__INFORMATION SHOWN__
= = =
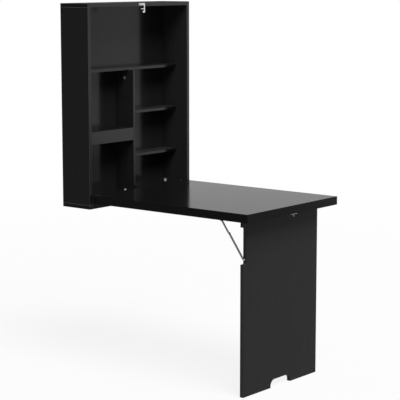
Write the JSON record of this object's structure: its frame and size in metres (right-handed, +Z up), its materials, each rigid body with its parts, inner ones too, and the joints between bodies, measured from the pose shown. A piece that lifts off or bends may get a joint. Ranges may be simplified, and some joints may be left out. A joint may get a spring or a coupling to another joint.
{
  "type": "wall-mounted folding desk with a shelf cabinet",
  "caption": "Black wall-hung folding desk: a shallow shelf cabinet with a drop-down tabletop, carried by one broad fold-under leg panel with a folding metal stay.",
  "frame": {"origin": "the middle of the four wall screw holes, on the wall's surface; the floor is 1.104 m below it", "axes": "+X to the right for a person facing the desk, +Y into the wall, +Z up"},
  "size_m": [0.648, 0.951, 1.525],
  "materials": {
    "black_board": "black melamine foil on particle board, satin with a soft reflection",
    "raw_board": "raw board, hidden",
    "beech": "plain beech, hidden",
    "zinc": "die-cast zinc, bare",
    "light_metal": "bright nickel plate",
    "steel": "zinc-plated steel"
  },
  "bodies": {
    "cabinet": {"cabinet_left_side": "black_board", "cabinet_right_side": "black_board", "cabinet_top_panel": "black_board", "cabinet_bottom_panel": "black_board", "cabinet_back_panel": "black_board", "upper_hanging_rail": "raw_board", "lower_hanging_rail": "raw_board", "hanging_rail_dowels": "beech", "divider_panel": "black_board", "upper_shelf": "black_board", "right_upper_shelf": "black_board", "right_lower_shelf": "black_board", "left_shelf": "black_board", "left_shelf_apron": "black_board", "shelf_dowels": "beech", "apron_dowels": "beech", "cabinet_cam_locks": "zinc", "cabinet_cam_bolts": "zinc", "cabinet_dowels": "beech", "divider_cam_locks": "zinc", "divider_cam_bolts": "zinc", "cabinet_top_screws": "steel", "top_hinge_cabinet_leaves": "steel", "top_hinge_cabinet_screws": "steel", "top_hinge_pins": "steel", "latch_screw": "light_metal", "latch_washer": "light_metal"},
    "tabletop": {"tabletop_upper_skin": "black_board", "tabletop_lower_skin": "black_board", "tabletop_side_rails": "black_board", "tabletop_inner_rail": "black_board", "tabletop_outer_rail": "black_board", "tabletop_core": "raw_board", "top_hinge_tabletop_leaves": "steel", "top_hinge_tabletop_screws": "steel", "leg_hinge_tabletop_leaves": "steel", "leg_hinge_tabletop_screws": "steel", "leg_hinge_pins": "steel", "stay_bracket": "steel", "stay_bracket_screws": "steel", "stay_bracket_rivet": "steel", "keeper_plate": "light_metal", "keeper_screws": "light_metal", "keeper_stud": "light_metal"},
    "leg": {"leg_panel": "black_board", "leg_hinge_leg_leaves": "steel", "leg_hinge_leg_screws": "steel", "stay_leg_screw": "steel", "stay_leg_spacer": "steel"},
    "stay_upper": {"stay_upper_link": "steel", "stay_knee_outer_rivet": "steel"},
    "stay_lower": {"stay_lower_link": "steel", "stay_knee_inner_rivet": "steel"},
    "latch": {"latch_hook": "light_metal"}
  },
  "joints": [
    {"name": "tabletop_fold", "type": "hinge", "parent": "cabinet", "child": "tabletop", "pos_m": [0, -0.1536, -0.4015], "axis": [-1, 0, 0], "range_deg": [0, 90]},
    {"name": "leg_fold", "type": "hinge", "parent": "tabletop", "child": "leg", "pos_m": [0, -0.872, -0.401], "axis": [1, 0, 0], "range_deg": [0, 90]},
    {"name": "stay_upper_pivot", "type": "hinge", "parent": "tabletop", "child": "stay_upper", "pos_m": [-0.2458, -0.777, -0.408], "axis": [-1, 0, 0], "range_deg": [0, 50.64]},
    {"name": "stay_lower_pivot", "type": "hinge", "parent": "leg", "child": "stay_lower", "pos_m": [-0.2402, -0.883, -0.556], "axis": [1, 0, 0], "range_deg": [0, 35.62]},
    {"name": "latch_swing", "type": "hinge", "parent": "cabinet", "child": "latch", "pos_m": [-0.005, -0.1548, 0.4135], "axis": [0, -1, 0], "range_deg": [0, 90]}
  ],
  "couplings": [
    {"joint": "stay_upper_pivot", "follows": "leg_fold", "ratio": 0.56261},
    {"joint": "stay_lower_pivot", "follows": "leg_fold", "ratio": 0.39568}
  ]
}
= = =
__WHAT IS NEEDED__
Restate the listing above word for word.

__FINAL RESULT__
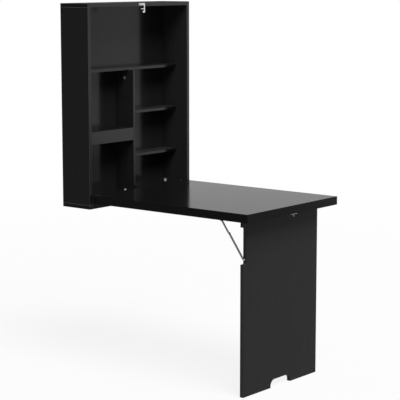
Write the JSON record of this object's structure: its frame and size in metres (right-handed, +Z up), its materials, each rigid body with its parts, inner ones too, and the joints between bodies, measured from the pose shown. A piece that lifts off or bends may get a joint. Ranges may be simplified, and some joints may be left out. A joint may get a spring or a coupling to another joint.
{
  "type": "wall-mounted folding desk with a shelf cabinet",
  "caption": "Black wall-hung folding desk: a shallow shelf cabinet with a drop-down tabletop, carried by one broad fold-under leg panel with a folding metal stay.",
  "frame": {"origin": "the middle of the four wall screw holes, on the wall's surface; the floor is 1.104 m below it", "axes": "+X to the right for a person facing the desk, +Y into the wall, +Z up"},
  "size_m": [0.648, 0.951, 1.525],
  "materials": {
    "black_board": "black melamine foil on particle board, satin with a soft reflection",
    "raw_board": "raw board, hidden",
    "beech": "plain beech, hidden",
    "zinc": "die-cast zinc, bare",
    "light_metal": "bright nickel plate",
    "steel": "zinc-plated steel"
  },
  "bodies": {
    "cabinet": {"cabinet_left_side": "black_board", "cabinet_right_side": "black_board", "cabinet_top_panel": "black_board", "cabinet_bottom_panel": "black_board", "cabinet_back_panel": "black_board", "upper_hanging_rail": "raw_board", "lower_hanging_rail": "raw_board", "hanging_rail_dowels": "beech", "divider_panel": "black_board", "upper_shelf": "black_board", "right_upper_shelf": "black_board", "right_lower_shelf": "black_board", "left_shelf": "black_board", "left_shelf_apron": "black_board", "shelf_dowels": "beech", "apron_dowels": "beech", "cabinet_cam_locks": "zinc", "cabinet_cam_bolts": "zinc", "cabinet_dowels": "beech", "divider_cam_locks": "zinc", "divider_cam_bolts": "zinc", "cabinet_top_screws": "steel", "top_hinge_cabinet_leaves": "steel", "top_hinge_cabinet_screws": "steel", "top_hinge_pins": "steel", "latch_screw": "light_metal", "latch_washer": "light_metal"},
    "tabletop": {"tabletop_upper_skin": "black_board", "tabletop_lower_skin": "black_board", "tabletop_side_rails": "black_board", "tabletop_inner_rail": "black_board", "tabletop_outer_rail": "black_board", "tabletop_core": "raw_board", "top_hinge_tabletop_leaves": "steel", "top_hinge_tabletop_screws": "steel", "leg_hinge_tabletop_leaves": "steel", "leg_hinge_tabletop_screws": "steel", "leg_hinge_pins": "steel", "stay_bracket": "steel", "stay_bracket_screws": "steel", "stay_bracket_rivet": "steel", "keeper_plate": "light_metal", "keeper_screws": "light_metal", "keeper_stud": "light_metal"},
    "leg": {"leg_panel": "black_board", "leg_hinge_leg_leaves": "steel", "leg_hinge_leg_screws": "steel", "stay_leg_screw": "steel", "stay_leg_spacer": "steel"},
    "stay_upper": {"stay_upper_link": "steel", "stay_knee_outer_rivet": "steel"},
    "stay_lower": {"stay_lower_link": "steel", "stay_knee_inner_rivet": "steel"},
    "latch": {"latch_hook": "light_metal"}
  },
  "joints": [
    {"name": "tabletop_fold", "type": "hinge", "parent": "cabinet", "child": "tabletop", "pos_m": [0, -0.1536, -0.4015], "axis": [-1, 0, 0], "range_deg": [0, 90]},
    {"name": "leg_fold", "type": "hinge", "parent": "tabletop", "child": "leg", "pos_m": [0, -0.872, -0.401], "axis": [1, 0, 0], "range_deg": [0, 90]},
    {"name": "stay_upper_pivot", "type": "hinge", "parent": "tabletop", "child": "stay_upper", "pos_m": [-0.2458, -0.777, -0.408], "axis": [-1, 0, 0], "range_deg": [0, 50.64]},
    {"name": "stay_lower_pivot", "type": "hinge", "parent": "leg", "child": "stay_lower", "pos_m": [-0.2402, -0.883, -0.556], "axis": [1, 0, 0], "range_deg": [0, 35.62]},
    {"name": "latch_swing", "type": "hinge", "parent": "cabinet", "child": "latch", "pos_m": [-0.005, -0.1548, 0.4135], "axis": [0, -1, 0], "range_deg": [0, 90]}
  ],
  "couplings": [
    {"joint": "stay_upper_pivot", "follows": "leg_fold", "ratio": 0.56261},
    {"joint": "stay_lower_pivot", "follows": "leg_fold", "ratio": 0.39568}
  ]
}